In the spirit of the disciples in the boat in Mark 3, Manning writes of the “Infinite and Intimate” God in chapter six. “The awareness that the eternal, transcendent God of Jesus Christ is our absolute future gives us the shakes,” he writes. “One day out of the blue comes the thought of our inevitable death, and the thought is so troubling that we want to live the rest of our lives in a shoe” (page 76). The way we Christians deal with these existential shakes is by trusting in Jesus, God who is both infinite and intimate. “For me and many others,” Manning says, “Jesus is the revelation of the only God worthy of trust” (page 89).

That trust is no simple solution to complex problems, nor is it easily achieved. “Often trust begins on the far side of despair,” Manning writes. “When all human resources are exhausted, when the craving for reassurances is stifled, when we forgo control, when we cease trying to manipulate God and demystify Mystery, then – at our wits’ end – trust happens within us,” he declares (page 117). That trust takes the shape of humble confidence as we come to God through Jesus exactly as we are.
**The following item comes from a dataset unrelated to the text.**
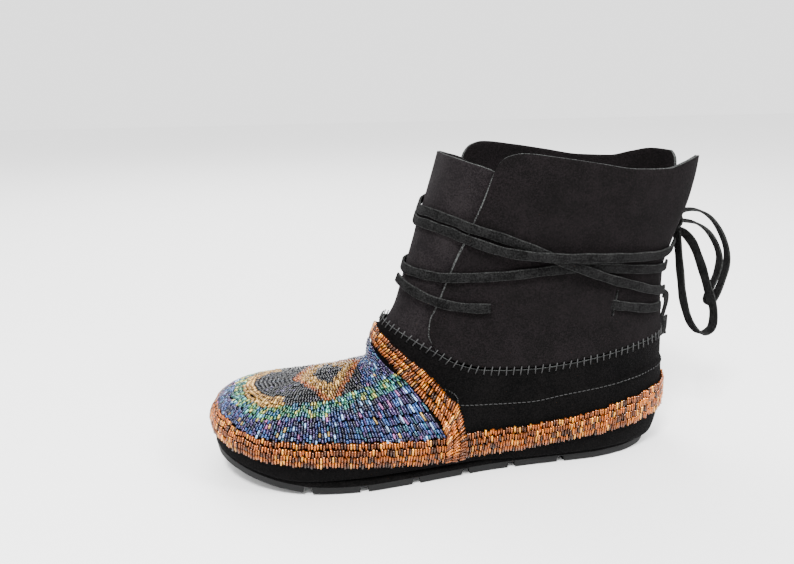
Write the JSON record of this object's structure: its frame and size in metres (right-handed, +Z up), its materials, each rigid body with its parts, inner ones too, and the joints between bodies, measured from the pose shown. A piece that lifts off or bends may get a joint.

How then shall we live out this ruthless trust? “Trust yourself as one entrusted by God,” Manning says, “with everything you need to live life to the full” (page 145). “Ruthless trust ultimately comes down to this,” he writes in the final chapter, “faith in the person of Jesus and hope in his promise. In spite of all disconcerting appearances, we stare down death without nervousness and anticipate resurrection solely because Jesus has said, ‘You have my word on it’” (page 178).

“To be like Christ,” Manning declares, “is to be a Christian.” Yes, that’s right. It is a life of desperate faith, ruthless trust, and courageous hope. I pray to live that way at least a few seconds each day.